Credit hire is a world wide phenomenon.
This month the High Court of Australia handed down judgment in the first credit hire case to reach the High Court: which is the highest court in Australia and the equivalent of the United Kingdom Supreme Court.
Decisions in the High Court should be of interest to United Kingdom lawyers because decisions in the common law jurisdictions permeate through to each other and can be useful persuasive authorities to argue for a particular result in this jurisdiction. One has only to think of the landmark case of Sutherland Shire Council v Heyman [1985] HCA 41 which 5 years later prompted the House of Lords to recast the tort of negligence in England and Wales.
In the case of Arsalan v Rixon and Nguyen v Cassim [2021] HCA 40 the question of “need” arose as the principal issue, and the High Court, has not adopted the approach of Lord Mustill in the House of Lords decision in Giles v Thompson [1994] 1 AC 142 but has instead adopted the approach to loss of use and need in the landmark decision of The Mediana [1900] 1 AC 113. The High Court has further emphasised, that the head of loss of use, is perhaps more aptly to be called inconvenience. Thus the decision states:
34. Although a plaintiff must prove their loss, it will not usually be difficult for a plaintiff to establish heads of damage of physical inconvenience and loss of amenity of use consequential upon their lost ability to use their vehicle.
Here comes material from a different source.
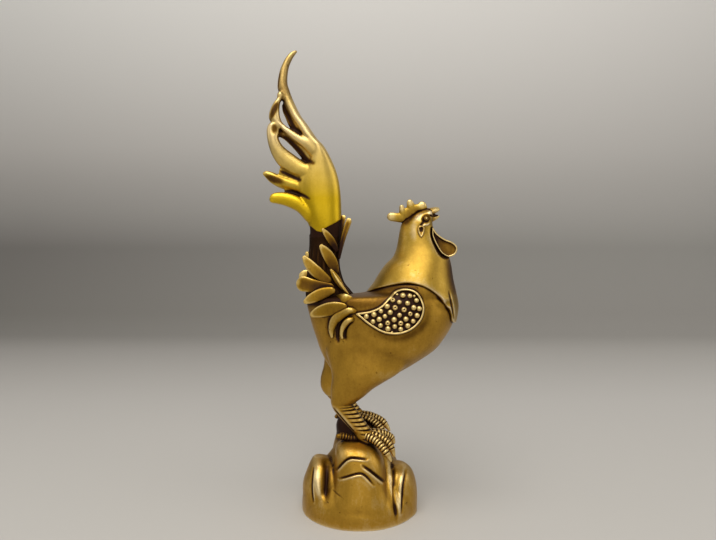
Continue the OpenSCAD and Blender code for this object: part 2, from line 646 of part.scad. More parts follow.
module beak(shares) {
    cast() difference() {
        translate([head_x, 0, head_z])
            ladder([for (s = shares) [s[0], s[1], s[2], s[3], 0, s[4]] * head_l], small_sides);
        neck_solid();
    }
}
module upper_beak() color("gold") beak(upper_beak_shares);
module lower_beak() color("gold") beak(lower_beak_shares);

module eye(side) {
    cast() mirrored(side) difference() {
        translate([eye_place_share.x * neck_l, -eye_stand_share * cape_w,
                   saddle_z + eye_place_share.y * neck_l]) {
            sphere(d = eye_d, $fn = stem_sides);
            rotate([90, 0, 0]) {
                rotate_extrude($fn = turned_sides)
                    translate([(eye_d + ring_t) / 2, 0]) circle(d = ring_t, $fn = leaf_sides);
                translate([0, 0, -ring_t])
                    cylinder(d = eye_d + ring_t, h = (1 + eye_bed_share) * ring_t,
                        $fn = turned_sides);
            }
        }
        neck_solid();
    }
}
module right_eye() color("gold") eye(-1);
module left_eye() color("gold") eye(1);

// A drop with a round top and a pointed foot
module drop(half_w, height) {
    hull() {
        circle(half_w, $fn = turned_sides);
        translate([0, half_w - height]) circle(drop_tip_share * half_w, $fn = toe_sides);
    }
}

module ear_lobe(side) {
    half_w = ear_size_share.x * head_l;
    height = ear_size_share.y * head_l;
    stand = ear_stand_share * cape_w;
    cast() mirrored(side) difference() {
        translate([ear_place_share.x * neck_l, 0, saddle_z + ear_place_share.y * neck_l])
            difference() {
                side_plate(0, stand) drop(half_w, height);
                side_plate(stand - ring_t, overrun)
                    circle(ear_hole_share * half_w, $fn = small_sides);
            }
        neck_solid();
    }
}
module right_ear_lobe() color("goldenrod") ear_lobe(-1);
module left_ear_lobe() color("goldenrod") ear_lobe(1);

module wattle(side) {
    inner_y = wattle_side_share * head_l;
    outline = smooth_loop(wattle_shares * head_l, steps);
    cast() mirrored(side) difference() {
        translate([head_x, 0, head_z]) difference() {
            side_plate(inner_y, inner_y + wattle_t) polygon(outline);
            side_plate(inner_y + wattle_t - dish_depth, overrun)
                offset(-wattle_rim_share * head_l) polygon(outline);
        }
        neck_solid();
        for (shares = [upper_beak_shares, lower_beak_shares]) translate([head_x, 0, head_z])
            ladder([for (s = shares) [s[0], s[1], s[2], s[3], 0, s[4]] * head_l], small_sides);
    }
}
module right_wattle() color("goldenrod") wattle(-1);
module left_wattle() color("goldenrod") wattle(1);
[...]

There will, however, be exceptional cases where such loss to the plaintiff will be non-existent or so slight that the hire of a replacement vehicle will not be accepted to be a step in mitigation. Such exceptional cases might include where the plaintiff was hospitalised or abroad during the relevant period of repair, or where the damaged vehicle could have been replaced from idle stock within the plaintiff’s fleet of vehicles.
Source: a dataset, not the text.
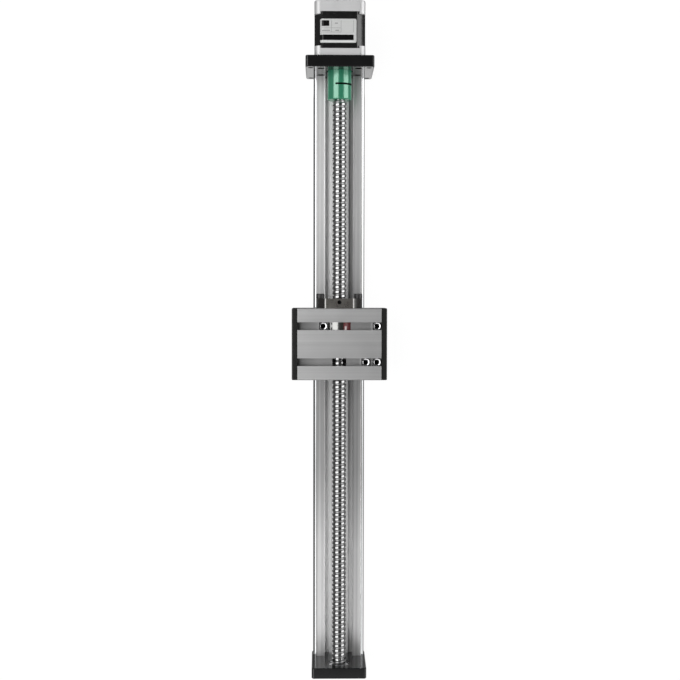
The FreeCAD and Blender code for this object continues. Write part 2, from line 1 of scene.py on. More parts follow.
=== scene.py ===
import bmesh
import bpy
import json
import math
from mathutils import Euler, Matrix, Vector

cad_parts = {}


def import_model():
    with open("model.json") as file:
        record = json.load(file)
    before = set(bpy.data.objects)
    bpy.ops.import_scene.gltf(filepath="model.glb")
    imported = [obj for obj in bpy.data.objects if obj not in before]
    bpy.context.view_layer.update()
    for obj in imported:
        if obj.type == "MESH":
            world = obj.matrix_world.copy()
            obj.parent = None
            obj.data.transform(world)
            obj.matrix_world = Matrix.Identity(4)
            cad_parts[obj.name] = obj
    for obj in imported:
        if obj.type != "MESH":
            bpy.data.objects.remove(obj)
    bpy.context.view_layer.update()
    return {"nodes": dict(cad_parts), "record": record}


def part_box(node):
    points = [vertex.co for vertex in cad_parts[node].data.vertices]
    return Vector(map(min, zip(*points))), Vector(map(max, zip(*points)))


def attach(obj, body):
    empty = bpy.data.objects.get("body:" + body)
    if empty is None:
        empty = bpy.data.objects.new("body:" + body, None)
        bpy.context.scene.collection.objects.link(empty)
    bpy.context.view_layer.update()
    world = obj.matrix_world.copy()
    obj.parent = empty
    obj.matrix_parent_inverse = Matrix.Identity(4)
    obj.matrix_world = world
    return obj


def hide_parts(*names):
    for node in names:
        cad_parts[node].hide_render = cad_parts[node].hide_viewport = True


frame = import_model()
nodes = frame["nodes"]
mm = 0.001
screwHeight = (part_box("ball_screw")[0].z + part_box("ball_screw")[1].z) / 2
print("frame loaded with", len(nodes), "nodes")


# Shader maths

def spread(value):  # one number for all three channels
    return (value, value, value) if isinstance(value, (int, float)) else tuple(value)


def plug(tree, target, value):
    if isinstance(value, Wire):
        tree.links.new(value.socket, target)
    elif target.type == "RGBA":
        target.default_value = (*spread(value), 1.0)
    elif target.type == "VECTOR":
        target.default_value = spread(value)
    else:
        target.default_value = value


class Wire:  # an output socket that works in Python expressions
    def __init__(self, tree, socket=None):
        self.tree = tree
        self.socket = socket

    def node(self, kind, settings=None, sockets=None, out=0):
        made = self.tree.nodes.new("ShaderNode" + kind)
        for name, value in (settings or {}).items():
            if name == "stops":
                setStops(made.color_ramp, value)
            else:
                setattr(made, name, value)
        for name, value in (sockets or {}).items():
            plug(self.tree, made.inputs[name], value)
        return Wire(self.tree, made.outputs[out])

    def combine(self, operation, other, flipped=False):
        first, second = (other, self) if flipped else (self, other)
        kinds = {part.socket.type for part in (first, second) if isinstance(part, Wire)}
        if "VECTOR" in kinds:
            return self.node("VectorMath", {"operation": operation}, {0: first, 1: second})
        if "RGBA" in kinds or isinstance(other, tuple):  # a colour, also when its other half is a value
            settings = {"data_type": "RGBA", "blend_type": operation}
            return self.node("Mix", settings, {0: 1.0, 6: first, 7: second}, out=2)
        return self.node("Math", {"operation": operation}, {0: first, 1: second})

    def __add__(self, other):
        return self.combine("ADD", other)

    def __radd__(self, other):
        return self.combine("ADD", other, flipped=True)

    def __sub__(self, other):
        return self.combine("SUBTRACT", other)

    def __rsub__(self, other):
        return self.combine("SUBTRACT", other, flipped=True)

    def __mul__(self, other):
        return self.combine("MULTIPLY", other)

    def __rmul__(self, other):
        return self.combine("MULTIPLY", other, flipped=True)

    def __pow__(self, other):
        return self.combine("POWER", other)


def setStops(ramp, stops):
    while len(ramp.elements) < len(stops):
        ramp.elements.new(1.0)
    for element, (place, tone) in zip(ramp.elements, stops):
        element.position = place
        element.color = (*spread(tone), 1.0)


def mixed(wire, factor, first, second):
    return wire.node("Mix", {"data_type": "RGBA"}, {0: factor, 6: first, 7: second}, out=2)


def placeOf(wire):  # across, along and above, in metres
    parts = wire.node("SeparateXYZ", None, {"Vector": wire.node("TexCoord", out="Object")})
    return [Wire(wire.tree, output) for output in parts.socket.node.outputs]


def absolute(wire):
    return wire.node("Math", {"operation": "ABSOLUTE"}, {0: wire})


def grain(wire, perMetre, detail=2.0, roughness=0.5):  # noise with that many cells per metre
    point = wire.node("TexCoord", out="Object") * spread(perMetre)
    return wire.node("TexNoise", None,
                     {"Vector": point, "Scale": 1.0, "Detail": detail, "Roughness": roughness})


def band(wire, value, low, high):  # 0 below low, 1 above high
    return wire.node("MapRange", {"clamp": True}, {"Value": value, "From Min": low, "From Max": high})


def relief(wire, height, distance):
    return wire.node("Bump", None, {"Height": height, "Distance": distance, "Strength": 1.0})


finishes = {}


def makeFinish(name, fixed, changing):
    material = bpy.data.materials.new(name + "Finish")
    material.use_nodes = True
    tree = material.node_tree
    shader = tree.nodes["Principled BSDF"]
    for socket, value in fixed.items():
        plug(tree, shader.inputs[socket], value)
    for socket, value in changing(Wire(tree)).items():
        plug(tree, shader.inputs[socket], value)
    finishes[name] = material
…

35 Apart from such cases, it will usually be sufficient for a plaintiff to identify a past suite of purposes for which the damaged vehicle was used in order to justify an inference that the plaintiff would have put the vehicle to the same uses during the period of repair and would be otherwise inconvenienced. As Lord Mustill recognised in Giles v Thompson, it will not be hard to infer that a plaintiff who incurs the considerable expense of running a private vehicle does so for reasons of convenience. Similarly, it will usually be sufficient to infer that a plaintiff derives amenity from the various functions used in their vehicle, particularly an expensive, prestige vehicle in circumstances in which the plaintiff incurred significant capital or ongoing expenditure on that prestige vehicle.
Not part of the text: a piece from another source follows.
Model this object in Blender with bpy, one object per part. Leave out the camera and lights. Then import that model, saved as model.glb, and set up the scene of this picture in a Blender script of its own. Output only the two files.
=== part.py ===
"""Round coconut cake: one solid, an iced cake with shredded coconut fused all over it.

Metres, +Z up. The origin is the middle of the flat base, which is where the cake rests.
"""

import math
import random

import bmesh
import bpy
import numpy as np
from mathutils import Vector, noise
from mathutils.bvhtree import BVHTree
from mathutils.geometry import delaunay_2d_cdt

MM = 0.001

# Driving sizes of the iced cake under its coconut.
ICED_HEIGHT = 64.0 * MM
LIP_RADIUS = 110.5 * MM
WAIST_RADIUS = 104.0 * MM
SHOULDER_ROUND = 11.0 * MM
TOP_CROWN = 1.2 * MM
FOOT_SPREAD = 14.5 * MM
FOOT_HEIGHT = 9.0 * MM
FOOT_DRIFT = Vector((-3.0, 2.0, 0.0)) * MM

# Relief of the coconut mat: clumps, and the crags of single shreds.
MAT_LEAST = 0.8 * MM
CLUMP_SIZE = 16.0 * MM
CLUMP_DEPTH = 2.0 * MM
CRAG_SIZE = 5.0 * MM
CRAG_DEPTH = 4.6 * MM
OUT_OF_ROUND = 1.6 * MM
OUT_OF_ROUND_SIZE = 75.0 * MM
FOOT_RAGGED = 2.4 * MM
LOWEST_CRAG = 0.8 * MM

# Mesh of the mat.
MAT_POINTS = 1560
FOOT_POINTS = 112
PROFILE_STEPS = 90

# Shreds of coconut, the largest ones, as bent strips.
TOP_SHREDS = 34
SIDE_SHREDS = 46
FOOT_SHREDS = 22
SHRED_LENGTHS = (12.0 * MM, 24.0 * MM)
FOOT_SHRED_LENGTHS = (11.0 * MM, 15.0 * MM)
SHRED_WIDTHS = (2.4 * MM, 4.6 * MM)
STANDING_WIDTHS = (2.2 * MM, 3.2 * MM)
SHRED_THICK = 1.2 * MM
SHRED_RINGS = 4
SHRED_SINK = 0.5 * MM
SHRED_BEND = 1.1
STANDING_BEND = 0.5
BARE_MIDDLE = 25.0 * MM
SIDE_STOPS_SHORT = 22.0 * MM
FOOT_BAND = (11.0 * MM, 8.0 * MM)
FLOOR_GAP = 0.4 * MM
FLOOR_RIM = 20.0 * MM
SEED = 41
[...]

36 Once a plaintiff has proved heads of damage of physical inconvenience and loss of amenity of use, it will usually be difficult for a defendant to prove that the plaintiff acted unreasonably by seeking to hire a replacement vehicle. In some cases, a defendant might instead seek to establish that the amount of the hire costs incurred was unreasonable for various reasons: the replacement vehicle hired, in light of the range of vehicles that might fairly be regarded as equivalent to the damaged vehicle; the period of hire, having regard to the reasonable period of time for repairs; or the extent of the costs included in the hire charge. But none of those matters of quantum arises on these appeals
37. The usual ease with which a plaintiff may establish heads of damage of physical inconvenience and loss of amenity of use explains why in Dimond v Lovell and in Lagden v O’Connor their Lordships assumed that it would generally be reasonable for a plaintiff to hire an equivalent vehicle, subject to any dispute about the unreasonableness of the quantum of the hire costs. For instance, in Lagden v O’Connor, Lord Hope assumed that a plaintiff would generally be able to recover as damages the costs of hire of an equivalent vehicle, but if “a larger or more powerful car was hired although vehicles equivalent to the damaged car were reasonably available at less cost – the amount expended on the hire must be reduced to the amount that would have been needed to hire the equivalent.
I suspect reliance upon this case in the County Court before a sceptical Deputy District Judge will not get you very far: but if, or when, the issue of need reaches the Court of Appeal again, then it may be part of the argument that Lord Mustill’s speech needs to be revisited, so that there is no real scope in a credit hire claim to argue that a claimant does not “need” a replacement vehicle, once more than de minimis inconvenience is shown.
I am grateful to William Richey and Shaun Ryan of the Australian Bar, who each kindly sent me a copy of the judgment.